Miss an important financial date or deadline, and you could be on the hook for a penalty or lose out on a limited-time opportunity to save money.

Enter our “Money Calendar” series.

In this edition, we’ve rounded up the noteworthy money dates in May 2023. Take a look and mark your calendar with any dates that apply to you.

May 1 — New Series I savings bond rates announced

The U.S. Department of the Treasury announced new rates on Series I savings bonds on the first business day in May (as happens every May and November).

The variable rate, which is tied to inflation, fell from 6.48% to 3.38%, while the fixed rate increased from 0.4% to 0.9%. This means I bonds are now offering a total return (composite rate) of 4.3%.

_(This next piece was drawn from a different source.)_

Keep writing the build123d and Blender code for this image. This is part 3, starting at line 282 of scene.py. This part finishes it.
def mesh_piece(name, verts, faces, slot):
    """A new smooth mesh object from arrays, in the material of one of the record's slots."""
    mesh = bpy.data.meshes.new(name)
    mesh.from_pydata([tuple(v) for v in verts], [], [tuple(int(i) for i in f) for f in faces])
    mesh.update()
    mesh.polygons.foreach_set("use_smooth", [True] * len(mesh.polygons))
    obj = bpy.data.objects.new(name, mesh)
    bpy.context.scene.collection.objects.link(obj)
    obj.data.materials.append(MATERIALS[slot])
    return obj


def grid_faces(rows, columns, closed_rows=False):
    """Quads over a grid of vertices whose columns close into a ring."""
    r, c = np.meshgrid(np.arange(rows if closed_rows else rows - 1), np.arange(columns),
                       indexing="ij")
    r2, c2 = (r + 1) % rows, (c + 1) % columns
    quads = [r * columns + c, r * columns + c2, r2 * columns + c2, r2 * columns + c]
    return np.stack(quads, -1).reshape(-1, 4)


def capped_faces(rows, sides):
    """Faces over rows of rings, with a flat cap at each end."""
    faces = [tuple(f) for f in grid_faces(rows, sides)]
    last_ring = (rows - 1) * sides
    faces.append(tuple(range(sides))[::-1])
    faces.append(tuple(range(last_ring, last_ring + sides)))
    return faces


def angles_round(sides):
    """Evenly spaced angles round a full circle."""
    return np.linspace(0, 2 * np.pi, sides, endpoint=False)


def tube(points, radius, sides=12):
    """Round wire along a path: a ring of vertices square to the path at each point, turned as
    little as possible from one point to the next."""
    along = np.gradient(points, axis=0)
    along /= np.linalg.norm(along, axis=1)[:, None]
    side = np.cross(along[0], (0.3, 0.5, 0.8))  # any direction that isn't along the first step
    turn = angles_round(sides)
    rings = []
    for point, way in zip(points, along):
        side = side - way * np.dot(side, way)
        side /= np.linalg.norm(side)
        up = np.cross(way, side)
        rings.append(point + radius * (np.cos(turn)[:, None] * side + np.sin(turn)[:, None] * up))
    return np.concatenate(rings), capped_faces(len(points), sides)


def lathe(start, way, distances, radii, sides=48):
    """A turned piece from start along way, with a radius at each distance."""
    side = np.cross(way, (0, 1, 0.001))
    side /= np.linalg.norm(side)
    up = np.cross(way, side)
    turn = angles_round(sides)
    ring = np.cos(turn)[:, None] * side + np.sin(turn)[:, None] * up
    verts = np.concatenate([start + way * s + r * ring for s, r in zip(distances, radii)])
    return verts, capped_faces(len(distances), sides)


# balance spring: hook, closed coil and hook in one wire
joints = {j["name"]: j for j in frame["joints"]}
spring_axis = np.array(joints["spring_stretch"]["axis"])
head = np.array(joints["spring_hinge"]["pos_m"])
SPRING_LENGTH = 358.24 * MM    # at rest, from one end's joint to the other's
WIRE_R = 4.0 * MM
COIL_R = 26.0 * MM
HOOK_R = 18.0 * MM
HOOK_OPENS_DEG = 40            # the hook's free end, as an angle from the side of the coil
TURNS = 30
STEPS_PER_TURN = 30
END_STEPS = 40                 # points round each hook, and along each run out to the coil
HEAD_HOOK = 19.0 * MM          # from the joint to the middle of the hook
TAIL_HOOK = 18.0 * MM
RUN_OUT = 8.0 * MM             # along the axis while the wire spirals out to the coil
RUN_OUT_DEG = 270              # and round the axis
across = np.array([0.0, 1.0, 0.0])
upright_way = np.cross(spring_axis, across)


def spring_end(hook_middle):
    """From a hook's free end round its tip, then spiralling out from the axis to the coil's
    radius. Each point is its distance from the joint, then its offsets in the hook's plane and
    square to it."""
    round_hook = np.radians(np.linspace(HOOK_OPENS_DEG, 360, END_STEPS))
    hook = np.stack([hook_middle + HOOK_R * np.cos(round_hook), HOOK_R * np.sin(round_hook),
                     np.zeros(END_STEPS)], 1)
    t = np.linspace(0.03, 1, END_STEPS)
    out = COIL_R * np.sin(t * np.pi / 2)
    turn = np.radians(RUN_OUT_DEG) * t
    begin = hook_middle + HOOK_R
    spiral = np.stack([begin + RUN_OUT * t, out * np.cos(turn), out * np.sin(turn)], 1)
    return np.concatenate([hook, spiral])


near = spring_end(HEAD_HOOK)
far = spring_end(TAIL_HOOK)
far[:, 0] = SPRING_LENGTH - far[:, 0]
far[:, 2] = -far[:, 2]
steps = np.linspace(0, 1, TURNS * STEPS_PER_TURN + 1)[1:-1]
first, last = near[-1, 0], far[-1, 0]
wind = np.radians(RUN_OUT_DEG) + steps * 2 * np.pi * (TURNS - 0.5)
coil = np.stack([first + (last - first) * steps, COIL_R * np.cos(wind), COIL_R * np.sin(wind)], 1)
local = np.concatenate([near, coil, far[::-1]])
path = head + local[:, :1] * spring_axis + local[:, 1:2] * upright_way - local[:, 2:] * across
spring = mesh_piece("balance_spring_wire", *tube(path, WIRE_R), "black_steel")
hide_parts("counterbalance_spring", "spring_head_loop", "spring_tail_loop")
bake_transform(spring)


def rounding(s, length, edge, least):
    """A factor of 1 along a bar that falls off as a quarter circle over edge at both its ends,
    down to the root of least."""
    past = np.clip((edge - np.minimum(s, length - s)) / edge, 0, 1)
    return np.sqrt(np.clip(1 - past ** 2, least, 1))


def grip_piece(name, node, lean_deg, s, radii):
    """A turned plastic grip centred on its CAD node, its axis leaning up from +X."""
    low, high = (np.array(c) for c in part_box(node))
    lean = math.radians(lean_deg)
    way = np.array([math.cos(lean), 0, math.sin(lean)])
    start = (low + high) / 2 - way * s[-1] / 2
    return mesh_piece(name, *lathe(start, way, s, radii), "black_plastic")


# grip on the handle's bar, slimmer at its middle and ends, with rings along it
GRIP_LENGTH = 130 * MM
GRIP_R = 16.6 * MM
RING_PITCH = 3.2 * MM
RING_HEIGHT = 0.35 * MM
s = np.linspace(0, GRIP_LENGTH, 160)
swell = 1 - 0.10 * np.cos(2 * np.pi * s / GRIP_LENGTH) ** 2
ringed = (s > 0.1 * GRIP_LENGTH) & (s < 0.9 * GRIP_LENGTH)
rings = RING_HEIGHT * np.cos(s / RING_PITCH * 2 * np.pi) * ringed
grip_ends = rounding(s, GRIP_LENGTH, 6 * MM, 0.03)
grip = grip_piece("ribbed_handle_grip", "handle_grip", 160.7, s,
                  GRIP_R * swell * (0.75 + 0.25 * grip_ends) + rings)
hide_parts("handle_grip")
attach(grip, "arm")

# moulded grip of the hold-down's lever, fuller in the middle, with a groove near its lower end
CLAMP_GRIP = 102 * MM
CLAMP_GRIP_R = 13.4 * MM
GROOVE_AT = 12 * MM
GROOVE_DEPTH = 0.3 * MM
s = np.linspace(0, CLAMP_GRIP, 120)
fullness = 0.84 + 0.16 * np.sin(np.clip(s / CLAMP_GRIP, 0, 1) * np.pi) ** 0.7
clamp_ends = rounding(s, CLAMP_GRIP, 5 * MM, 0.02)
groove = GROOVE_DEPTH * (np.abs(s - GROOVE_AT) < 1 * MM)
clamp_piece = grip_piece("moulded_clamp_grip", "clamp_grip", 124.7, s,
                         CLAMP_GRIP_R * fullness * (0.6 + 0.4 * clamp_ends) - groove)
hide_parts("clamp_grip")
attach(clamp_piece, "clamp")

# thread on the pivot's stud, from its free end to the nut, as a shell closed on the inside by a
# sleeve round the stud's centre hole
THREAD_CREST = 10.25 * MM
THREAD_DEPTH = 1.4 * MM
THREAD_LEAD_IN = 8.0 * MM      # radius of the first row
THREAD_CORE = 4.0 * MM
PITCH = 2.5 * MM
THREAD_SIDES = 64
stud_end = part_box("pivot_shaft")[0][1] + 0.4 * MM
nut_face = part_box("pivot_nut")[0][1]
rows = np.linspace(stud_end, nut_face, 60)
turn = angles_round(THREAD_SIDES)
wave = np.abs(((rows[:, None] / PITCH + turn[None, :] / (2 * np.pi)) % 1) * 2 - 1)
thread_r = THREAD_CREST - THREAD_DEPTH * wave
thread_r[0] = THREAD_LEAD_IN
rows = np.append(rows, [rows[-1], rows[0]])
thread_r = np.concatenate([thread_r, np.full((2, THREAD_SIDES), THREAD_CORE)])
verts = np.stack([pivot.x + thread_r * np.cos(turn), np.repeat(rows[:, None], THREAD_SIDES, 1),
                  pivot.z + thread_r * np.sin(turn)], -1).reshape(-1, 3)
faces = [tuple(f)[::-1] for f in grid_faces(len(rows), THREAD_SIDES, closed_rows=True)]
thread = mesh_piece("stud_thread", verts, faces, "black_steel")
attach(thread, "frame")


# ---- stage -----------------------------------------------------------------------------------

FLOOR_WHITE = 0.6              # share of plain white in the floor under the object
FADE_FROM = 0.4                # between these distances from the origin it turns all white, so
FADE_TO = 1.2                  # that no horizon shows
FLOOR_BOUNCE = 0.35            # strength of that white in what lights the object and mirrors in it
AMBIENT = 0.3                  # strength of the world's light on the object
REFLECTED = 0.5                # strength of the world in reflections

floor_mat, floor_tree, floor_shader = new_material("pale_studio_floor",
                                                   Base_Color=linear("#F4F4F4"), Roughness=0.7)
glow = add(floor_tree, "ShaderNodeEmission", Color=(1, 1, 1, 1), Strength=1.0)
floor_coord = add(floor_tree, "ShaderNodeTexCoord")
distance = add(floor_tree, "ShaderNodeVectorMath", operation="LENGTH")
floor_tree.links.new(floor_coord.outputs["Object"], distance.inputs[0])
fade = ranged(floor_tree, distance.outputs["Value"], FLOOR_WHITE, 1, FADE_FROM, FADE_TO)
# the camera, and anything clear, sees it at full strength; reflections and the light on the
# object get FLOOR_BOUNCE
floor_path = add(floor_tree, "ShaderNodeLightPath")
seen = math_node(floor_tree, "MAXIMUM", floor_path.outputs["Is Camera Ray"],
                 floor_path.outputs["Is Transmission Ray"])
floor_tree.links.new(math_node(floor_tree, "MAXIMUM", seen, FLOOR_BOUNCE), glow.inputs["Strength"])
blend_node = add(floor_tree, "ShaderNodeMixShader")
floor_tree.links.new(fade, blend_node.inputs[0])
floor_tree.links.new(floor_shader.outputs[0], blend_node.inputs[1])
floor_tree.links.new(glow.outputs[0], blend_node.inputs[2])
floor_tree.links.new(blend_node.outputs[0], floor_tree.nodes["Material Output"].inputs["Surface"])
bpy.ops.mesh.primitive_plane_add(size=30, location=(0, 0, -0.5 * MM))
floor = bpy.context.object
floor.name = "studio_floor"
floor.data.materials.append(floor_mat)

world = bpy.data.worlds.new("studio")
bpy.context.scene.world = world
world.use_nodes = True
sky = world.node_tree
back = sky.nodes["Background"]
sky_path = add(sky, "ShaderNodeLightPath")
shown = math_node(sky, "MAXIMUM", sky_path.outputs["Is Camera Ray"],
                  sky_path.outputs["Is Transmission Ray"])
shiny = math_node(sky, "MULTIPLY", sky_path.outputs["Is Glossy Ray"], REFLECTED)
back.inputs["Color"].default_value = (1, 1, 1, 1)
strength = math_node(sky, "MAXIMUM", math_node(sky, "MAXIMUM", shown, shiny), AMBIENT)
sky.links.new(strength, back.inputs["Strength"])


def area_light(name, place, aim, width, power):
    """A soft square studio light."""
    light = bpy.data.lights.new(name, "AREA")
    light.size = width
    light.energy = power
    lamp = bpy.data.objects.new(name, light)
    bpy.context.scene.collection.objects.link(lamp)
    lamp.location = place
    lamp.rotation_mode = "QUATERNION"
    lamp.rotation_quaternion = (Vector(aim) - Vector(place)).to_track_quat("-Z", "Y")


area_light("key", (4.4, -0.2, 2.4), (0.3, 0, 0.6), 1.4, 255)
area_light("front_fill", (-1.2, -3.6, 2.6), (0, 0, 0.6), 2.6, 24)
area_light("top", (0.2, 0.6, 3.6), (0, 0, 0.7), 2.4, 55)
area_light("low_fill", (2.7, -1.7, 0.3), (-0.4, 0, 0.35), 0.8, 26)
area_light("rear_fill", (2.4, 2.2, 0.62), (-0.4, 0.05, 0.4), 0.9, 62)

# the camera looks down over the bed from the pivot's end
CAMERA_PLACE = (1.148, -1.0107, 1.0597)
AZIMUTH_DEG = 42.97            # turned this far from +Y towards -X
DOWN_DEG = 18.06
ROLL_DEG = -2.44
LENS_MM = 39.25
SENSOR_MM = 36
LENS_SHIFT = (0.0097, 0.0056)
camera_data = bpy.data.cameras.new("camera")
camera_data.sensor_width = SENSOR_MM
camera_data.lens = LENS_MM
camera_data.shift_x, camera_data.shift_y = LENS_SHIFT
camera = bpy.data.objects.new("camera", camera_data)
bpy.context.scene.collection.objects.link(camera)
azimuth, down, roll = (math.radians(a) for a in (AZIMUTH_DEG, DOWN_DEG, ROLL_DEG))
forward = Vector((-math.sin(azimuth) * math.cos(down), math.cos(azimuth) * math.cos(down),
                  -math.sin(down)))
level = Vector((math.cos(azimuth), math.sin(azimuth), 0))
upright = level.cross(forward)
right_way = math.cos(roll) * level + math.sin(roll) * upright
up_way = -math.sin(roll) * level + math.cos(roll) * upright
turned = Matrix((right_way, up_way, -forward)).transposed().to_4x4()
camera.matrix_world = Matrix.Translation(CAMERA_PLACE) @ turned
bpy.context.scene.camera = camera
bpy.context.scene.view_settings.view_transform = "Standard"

To learn more about I bonds, check out “7 Things You Should Know Before Investing in I Bonds.”

May 2-3 — FOMC meeting

The Federal Reserve’s Federal Open Market Committee (FOMC) generally meets eight times a year, and we usually exclude those meetings from our Money Calendar series. But they are a hot topic these days, given relatively high inflation and the looming possibility of a recession.

The FOMC is expected to vote on the afternoon of May 3 to raise its target range for the federal funds rate. Any change to the federal funds rate can affect everything from your savings account yield to your credit card interest.

To learn more about what this means for you, check out “What Is ‘the Fed’ — and Why Should You Care?

May 27-29 — Texas’ Energy Star Sales Tax Holiday

Just as some states offer back-to-school sales tax holidays, during which they waive sales taxes on purchases like school supplies, some states offer Energy Star tax holidays. During these periods, sales taxes are waived for products that have earned the federal Energy Star certification for their efficiency.

Texas’ Energy Star Sales Tax Holiday falls on Memorial Day weekend. Lists of products that do and do not qualify for the tax break are available on the Texas comptroller’s website.